What needs to be done: For this exercise, write out exactly, and only, the lines running from the line that contains "under the middle" through the line that contains "points = [vertex.co".

━━ Data excerpt ━━

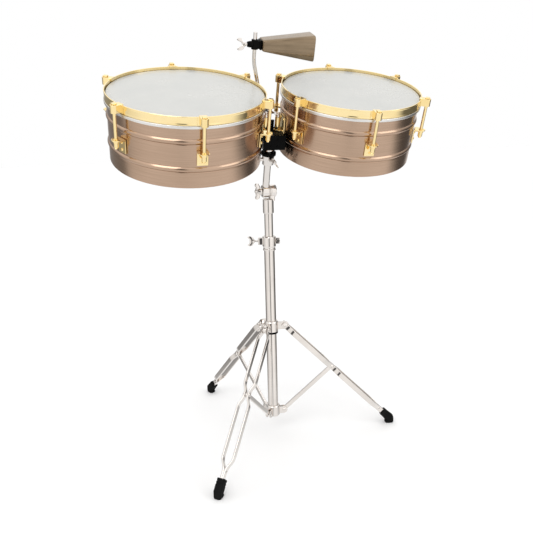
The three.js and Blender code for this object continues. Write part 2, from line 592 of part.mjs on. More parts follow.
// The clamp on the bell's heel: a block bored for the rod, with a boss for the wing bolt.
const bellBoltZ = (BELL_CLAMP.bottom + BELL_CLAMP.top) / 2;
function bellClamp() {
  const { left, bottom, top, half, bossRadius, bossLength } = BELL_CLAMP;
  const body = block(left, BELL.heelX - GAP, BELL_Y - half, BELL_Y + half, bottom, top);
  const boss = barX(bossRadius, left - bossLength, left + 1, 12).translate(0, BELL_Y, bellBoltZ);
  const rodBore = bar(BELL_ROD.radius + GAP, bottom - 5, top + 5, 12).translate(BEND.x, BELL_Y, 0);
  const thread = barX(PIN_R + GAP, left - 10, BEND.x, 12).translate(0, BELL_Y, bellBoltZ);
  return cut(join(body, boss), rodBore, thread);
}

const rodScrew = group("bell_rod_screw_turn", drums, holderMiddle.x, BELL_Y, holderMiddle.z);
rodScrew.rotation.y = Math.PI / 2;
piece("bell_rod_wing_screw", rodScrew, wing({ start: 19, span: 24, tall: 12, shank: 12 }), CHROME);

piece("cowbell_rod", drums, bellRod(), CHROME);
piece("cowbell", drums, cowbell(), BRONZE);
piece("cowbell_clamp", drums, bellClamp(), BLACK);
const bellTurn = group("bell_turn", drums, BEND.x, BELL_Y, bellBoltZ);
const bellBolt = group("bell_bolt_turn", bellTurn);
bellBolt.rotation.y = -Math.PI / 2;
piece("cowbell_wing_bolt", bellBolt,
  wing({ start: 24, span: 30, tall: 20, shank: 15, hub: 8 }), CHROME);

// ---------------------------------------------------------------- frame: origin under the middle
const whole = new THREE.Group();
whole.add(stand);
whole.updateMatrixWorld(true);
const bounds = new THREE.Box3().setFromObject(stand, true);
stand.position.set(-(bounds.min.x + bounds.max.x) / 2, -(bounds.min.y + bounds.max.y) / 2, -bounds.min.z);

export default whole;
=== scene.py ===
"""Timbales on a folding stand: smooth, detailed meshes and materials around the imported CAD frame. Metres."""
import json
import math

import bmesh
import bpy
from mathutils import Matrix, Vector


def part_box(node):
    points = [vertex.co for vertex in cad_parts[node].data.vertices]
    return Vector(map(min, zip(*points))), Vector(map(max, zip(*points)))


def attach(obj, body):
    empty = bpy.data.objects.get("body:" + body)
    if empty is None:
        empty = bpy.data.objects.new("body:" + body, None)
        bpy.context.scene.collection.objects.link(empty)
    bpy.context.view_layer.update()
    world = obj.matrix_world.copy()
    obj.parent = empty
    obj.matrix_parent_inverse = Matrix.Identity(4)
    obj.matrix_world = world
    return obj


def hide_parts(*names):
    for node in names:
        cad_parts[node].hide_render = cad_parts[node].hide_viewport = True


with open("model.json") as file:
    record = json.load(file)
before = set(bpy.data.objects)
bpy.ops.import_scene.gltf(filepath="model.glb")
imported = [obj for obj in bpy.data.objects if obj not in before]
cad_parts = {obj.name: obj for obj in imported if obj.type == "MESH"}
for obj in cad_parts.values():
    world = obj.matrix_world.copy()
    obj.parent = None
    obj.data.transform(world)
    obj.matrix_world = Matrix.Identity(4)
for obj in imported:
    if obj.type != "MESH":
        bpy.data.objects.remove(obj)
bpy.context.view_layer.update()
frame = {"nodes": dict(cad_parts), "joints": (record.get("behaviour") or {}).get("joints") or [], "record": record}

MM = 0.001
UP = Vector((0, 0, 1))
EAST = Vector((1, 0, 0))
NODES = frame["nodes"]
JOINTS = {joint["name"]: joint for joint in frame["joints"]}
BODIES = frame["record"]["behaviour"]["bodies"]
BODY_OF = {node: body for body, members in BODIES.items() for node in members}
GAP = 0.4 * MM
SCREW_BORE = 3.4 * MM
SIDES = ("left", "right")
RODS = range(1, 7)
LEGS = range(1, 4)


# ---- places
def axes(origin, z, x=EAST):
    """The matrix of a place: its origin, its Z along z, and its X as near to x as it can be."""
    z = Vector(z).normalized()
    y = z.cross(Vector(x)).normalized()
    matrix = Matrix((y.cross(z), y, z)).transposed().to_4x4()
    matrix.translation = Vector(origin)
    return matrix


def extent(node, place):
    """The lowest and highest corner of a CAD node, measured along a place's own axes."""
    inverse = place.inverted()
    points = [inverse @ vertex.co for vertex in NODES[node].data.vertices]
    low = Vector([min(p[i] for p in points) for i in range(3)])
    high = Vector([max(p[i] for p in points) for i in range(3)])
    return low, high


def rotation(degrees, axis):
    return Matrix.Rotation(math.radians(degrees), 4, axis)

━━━

Reply:
// ---------------------------------------------------------------- frame: origin under the middle
const whole = new THREE.Group();
whole.add(stand);
whole.updateMatrixWorld(true);
const bounds = new THREE.Box3().setFromObject(stand, true);
stand.position.set(-(bounds.min.x + bounds.max.x) / 2, -(bounds.min.y + bounds.max.y) / 2, -bounds.min.z);

export default whole;
=== scene.py ===
"""Timbales on a folding stand: smooth, detailed meshes and materials around the imported CAD frame. Metres."""
import json
import math

import bmesh
import bpy
from mathutils import Matrix, Vector


def part_box(node):
    points = [vertex.co for vertex in cad_parts[node].data.vertices]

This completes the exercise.